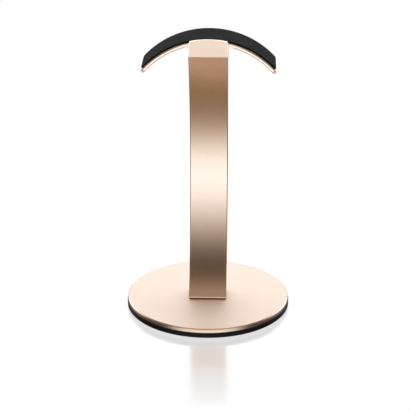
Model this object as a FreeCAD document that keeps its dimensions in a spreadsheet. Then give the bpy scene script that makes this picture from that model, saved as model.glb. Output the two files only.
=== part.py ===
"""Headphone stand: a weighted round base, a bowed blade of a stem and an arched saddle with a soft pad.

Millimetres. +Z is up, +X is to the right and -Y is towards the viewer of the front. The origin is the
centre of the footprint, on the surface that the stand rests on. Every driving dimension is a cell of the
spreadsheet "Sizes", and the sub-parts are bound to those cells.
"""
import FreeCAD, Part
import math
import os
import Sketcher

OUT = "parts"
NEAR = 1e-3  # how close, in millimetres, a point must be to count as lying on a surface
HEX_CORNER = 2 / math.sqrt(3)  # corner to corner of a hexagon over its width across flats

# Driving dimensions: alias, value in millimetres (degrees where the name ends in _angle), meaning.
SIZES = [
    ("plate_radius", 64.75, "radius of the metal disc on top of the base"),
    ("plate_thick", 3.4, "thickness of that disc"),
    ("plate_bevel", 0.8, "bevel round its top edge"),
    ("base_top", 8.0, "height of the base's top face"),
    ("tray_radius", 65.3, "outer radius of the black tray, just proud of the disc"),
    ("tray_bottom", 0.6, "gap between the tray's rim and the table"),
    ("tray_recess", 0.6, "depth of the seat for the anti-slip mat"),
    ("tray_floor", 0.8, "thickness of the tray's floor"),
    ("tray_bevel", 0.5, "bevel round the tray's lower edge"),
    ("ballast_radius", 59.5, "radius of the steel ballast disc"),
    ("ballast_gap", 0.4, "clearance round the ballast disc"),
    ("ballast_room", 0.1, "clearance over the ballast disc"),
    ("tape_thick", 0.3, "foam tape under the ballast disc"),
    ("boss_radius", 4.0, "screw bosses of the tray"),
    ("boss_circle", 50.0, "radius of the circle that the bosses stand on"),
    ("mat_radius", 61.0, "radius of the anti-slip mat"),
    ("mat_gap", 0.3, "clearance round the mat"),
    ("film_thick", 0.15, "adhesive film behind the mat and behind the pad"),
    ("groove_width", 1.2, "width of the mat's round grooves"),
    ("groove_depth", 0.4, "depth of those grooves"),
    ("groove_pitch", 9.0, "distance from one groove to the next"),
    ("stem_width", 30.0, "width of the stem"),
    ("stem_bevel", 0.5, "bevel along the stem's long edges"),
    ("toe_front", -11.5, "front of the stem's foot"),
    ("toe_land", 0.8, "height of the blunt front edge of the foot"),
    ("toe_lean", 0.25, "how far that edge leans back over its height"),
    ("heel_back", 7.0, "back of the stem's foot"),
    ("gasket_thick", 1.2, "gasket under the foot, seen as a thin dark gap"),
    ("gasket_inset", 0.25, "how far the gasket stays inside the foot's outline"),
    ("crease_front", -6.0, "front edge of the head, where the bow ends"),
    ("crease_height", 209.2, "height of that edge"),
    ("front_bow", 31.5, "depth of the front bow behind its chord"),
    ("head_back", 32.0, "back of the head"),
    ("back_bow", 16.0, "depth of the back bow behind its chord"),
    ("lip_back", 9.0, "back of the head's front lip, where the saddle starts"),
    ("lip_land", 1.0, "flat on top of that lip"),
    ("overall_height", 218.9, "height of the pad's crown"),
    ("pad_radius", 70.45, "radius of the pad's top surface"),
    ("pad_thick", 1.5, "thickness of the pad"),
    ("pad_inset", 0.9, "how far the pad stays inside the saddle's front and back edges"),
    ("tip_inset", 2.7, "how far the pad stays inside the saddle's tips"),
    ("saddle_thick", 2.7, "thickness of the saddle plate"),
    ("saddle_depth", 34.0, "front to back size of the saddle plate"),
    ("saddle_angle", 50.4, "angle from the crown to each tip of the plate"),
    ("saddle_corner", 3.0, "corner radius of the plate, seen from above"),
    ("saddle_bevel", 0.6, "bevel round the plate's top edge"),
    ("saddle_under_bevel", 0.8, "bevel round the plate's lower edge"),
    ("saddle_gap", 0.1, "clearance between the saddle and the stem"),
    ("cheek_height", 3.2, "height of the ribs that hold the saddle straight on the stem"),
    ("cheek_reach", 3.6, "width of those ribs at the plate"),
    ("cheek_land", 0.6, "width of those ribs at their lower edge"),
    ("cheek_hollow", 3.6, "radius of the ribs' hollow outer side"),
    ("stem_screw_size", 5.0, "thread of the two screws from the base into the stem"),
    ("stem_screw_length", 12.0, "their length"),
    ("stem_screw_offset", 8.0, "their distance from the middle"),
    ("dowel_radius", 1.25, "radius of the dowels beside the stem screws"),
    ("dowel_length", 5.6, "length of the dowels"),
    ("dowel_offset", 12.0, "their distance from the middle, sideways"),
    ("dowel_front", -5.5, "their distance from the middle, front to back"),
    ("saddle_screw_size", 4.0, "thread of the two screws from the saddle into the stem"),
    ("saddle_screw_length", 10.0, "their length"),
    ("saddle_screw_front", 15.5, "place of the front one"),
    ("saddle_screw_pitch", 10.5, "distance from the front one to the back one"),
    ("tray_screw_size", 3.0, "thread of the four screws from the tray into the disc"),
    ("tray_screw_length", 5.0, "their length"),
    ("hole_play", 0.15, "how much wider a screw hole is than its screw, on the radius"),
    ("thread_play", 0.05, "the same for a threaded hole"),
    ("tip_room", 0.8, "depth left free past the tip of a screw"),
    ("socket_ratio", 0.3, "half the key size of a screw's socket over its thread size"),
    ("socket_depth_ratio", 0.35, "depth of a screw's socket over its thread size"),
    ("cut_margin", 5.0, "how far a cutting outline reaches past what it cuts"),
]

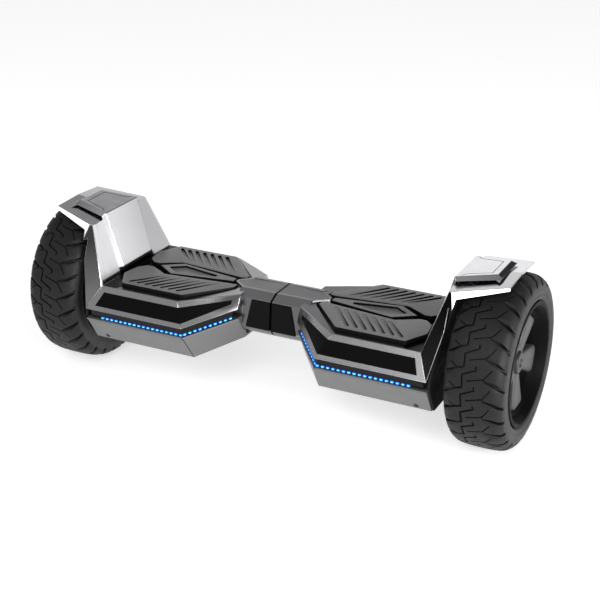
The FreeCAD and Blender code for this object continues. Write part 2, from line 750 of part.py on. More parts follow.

- TASK GOAL -
Return exactly the lines that run from the top of the listing above to the line containing "HEX_CORNER = 2", please, keeping both end lines and leaving out everything else.

- SOLUTION FOR THIS EXERCISE -
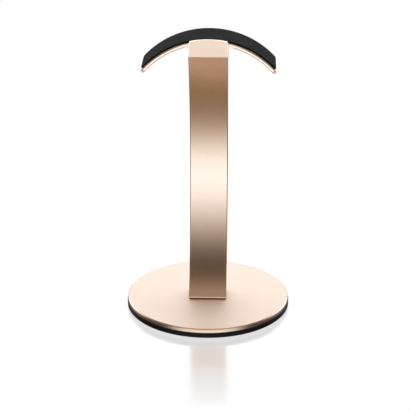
Model this object as a FreeCAD document that keeps its dimensions in a spreadsheet. Then give the bpy scene script that makes this picture from that model, saved as model.glb. Output the two files only.
=== part.py ===
"""Headphone stand: a weighted round base, a bowed blade of a stem and an arched saddle with a soft pad.

Millimetres. +Z is up, +X is to the right and -Y is towards the viewer of the front. The origin is the
centre of the footprint, on the surface that the stand rests on. Every driving dimension is a cell of the
spreadsheet "Sizes", and the sub-parts are bound to those cells.
"""
import FreeCAD, Part
import math
import os
import Sketcher

OUT = "parts"
NEAR = 1e-3  # how close, in millimetres, a point must be to count as lying on a surface
HEX_CORNER = 2 / math.sqrt(3)  # corner to corner of a hexagon over its width across flats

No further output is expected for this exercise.